Dawson Mihichuk gets "ten cents more than minimum wage" working seasonally and part-time in retail in Thunder Bay, Ont. The 18-year-old, second-year Lakehead University student is happy to have full-time work for the summer in a precarious job market, but he says his current rate of pay, which would total $23,900 a year if he worked year-round, means he has to make hard decisions about his lifestyle all the time.

"I have a roommate and we rent a condo together," he said, adding that his roommate's father owns the condo and has temporarily reduced their rent to $500 a month. "We both make minimum wage." The result of their limited income is more meals at home, frequently turning down the thermostat and fewer social outings.

Mr. Mihichuk says that if the minimum wage is increased, he's hoping to enjoy his life a little more. "We'll be actually able to turn the heat up, not have to wear sweaters all the time. Because hydro is bloody expensive and we do what we can to cut down on it."

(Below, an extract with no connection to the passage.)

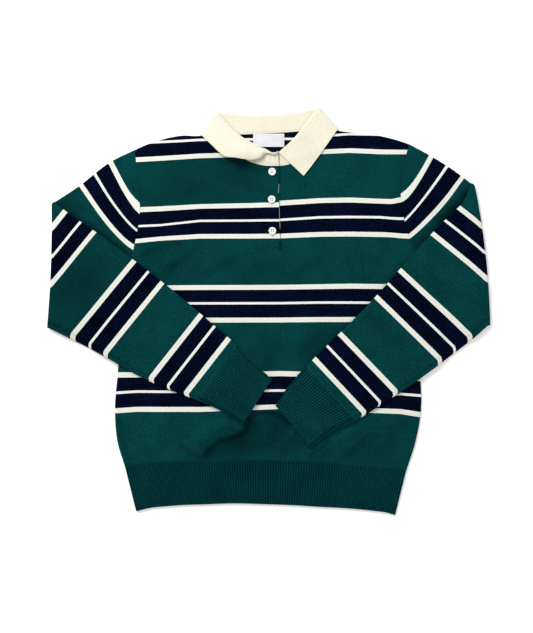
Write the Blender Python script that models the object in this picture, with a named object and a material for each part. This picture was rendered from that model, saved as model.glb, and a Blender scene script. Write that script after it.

He also says he hopes to rely less on his parents, who have been helping him pay tuition fees and living expenses.

Mr. Mihichuk, a political-science major, says the Liberal announcement caught him by surprise. "I was shocked that the Wynne government would contemplate anything that drastic," he said. "Raising the wage up will actually allow people to have financial goals."

But he says he's concerned the proposal may end up being just that. The Ontario government will be sending it to committee for provincewide consultations over the summer.

"I'm excited but I'm also nervous," Mr. Mihichuk says. "There's an election coming up."